- _What you have to do_
Repeat verbatim every line of the material, beginning at the line that holds "depsgraph = bpy.context.evaluated_depsgraph_get()" and ending at its last line.

* START Source data *

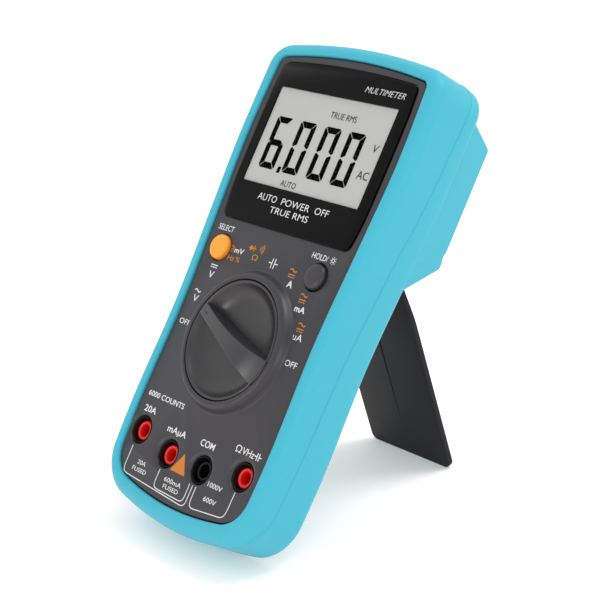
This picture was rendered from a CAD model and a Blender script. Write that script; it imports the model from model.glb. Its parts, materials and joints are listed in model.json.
# %% [markdown]
# # A handheld digital multimeter in its rubber holster
# The meter leans back on its kickstand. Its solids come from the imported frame, and this
# lesson puts the smooth, detailed skins, the prints and the finishes on them. Everything
# starts by loading that frame and keeping its box, so the new skins can be measured
# against it at the end.

# %% Load the frame
import json
import math

import bmesh
import bpy
from mathutils import Matrix, Vector
from mathutils.kdtree import KDTree

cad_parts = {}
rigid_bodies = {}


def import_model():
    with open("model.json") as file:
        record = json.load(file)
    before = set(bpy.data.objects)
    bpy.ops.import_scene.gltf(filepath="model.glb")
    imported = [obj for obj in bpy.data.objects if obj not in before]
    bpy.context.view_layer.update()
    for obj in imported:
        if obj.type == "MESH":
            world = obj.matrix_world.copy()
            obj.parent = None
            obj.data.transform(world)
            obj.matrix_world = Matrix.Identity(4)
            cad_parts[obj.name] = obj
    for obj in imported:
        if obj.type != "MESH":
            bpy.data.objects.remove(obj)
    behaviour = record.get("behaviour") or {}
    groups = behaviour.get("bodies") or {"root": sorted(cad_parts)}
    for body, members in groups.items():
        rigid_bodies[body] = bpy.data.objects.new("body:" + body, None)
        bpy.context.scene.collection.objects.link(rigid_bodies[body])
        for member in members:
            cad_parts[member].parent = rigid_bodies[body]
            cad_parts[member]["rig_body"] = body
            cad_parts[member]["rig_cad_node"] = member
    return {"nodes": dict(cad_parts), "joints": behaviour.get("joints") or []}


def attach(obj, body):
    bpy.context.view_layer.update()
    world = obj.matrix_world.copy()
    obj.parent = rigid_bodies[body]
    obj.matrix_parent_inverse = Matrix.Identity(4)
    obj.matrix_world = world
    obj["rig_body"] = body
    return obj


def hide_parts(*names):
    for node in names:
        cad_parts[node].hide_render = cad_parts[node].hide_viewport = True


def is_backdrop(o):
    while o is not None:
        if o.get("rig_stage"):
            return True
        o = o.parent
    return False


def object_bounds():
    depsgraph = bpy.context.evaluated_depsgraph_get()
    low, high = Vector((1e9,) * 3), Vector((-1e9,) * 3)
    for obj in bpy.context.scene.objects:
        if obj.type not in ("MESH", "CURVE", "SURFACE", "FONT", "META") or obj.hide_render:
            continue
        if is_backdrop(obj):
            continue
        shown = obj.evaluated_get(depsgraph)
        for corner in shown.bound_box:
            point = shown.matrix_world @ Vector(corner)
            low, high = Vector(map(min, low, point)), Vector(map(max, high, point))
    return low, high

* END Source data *

- _Finished answer_
    depsgraph = bpy.context.evaluated_depsgraph_get()
    low, high = Vector((1e9,) * 3), Vector((-1e9,) * 3)
    for obj in bpy.context.scene.objects:
        if obj.type not in ("MESH", "CURVE", "SURFACE", "FONT", "META") or obj.hide_render:
            continue
        if is_backdrop(obj):
            continue
        shown = obj.evaluated_get(depsgraph)
        for corner in shown.bound_box:
            point = shown.matrix_world @ Vector(corner)
            low, high = Vector(map(min, low, point)), Vector(map(max, high, point))
    return low, high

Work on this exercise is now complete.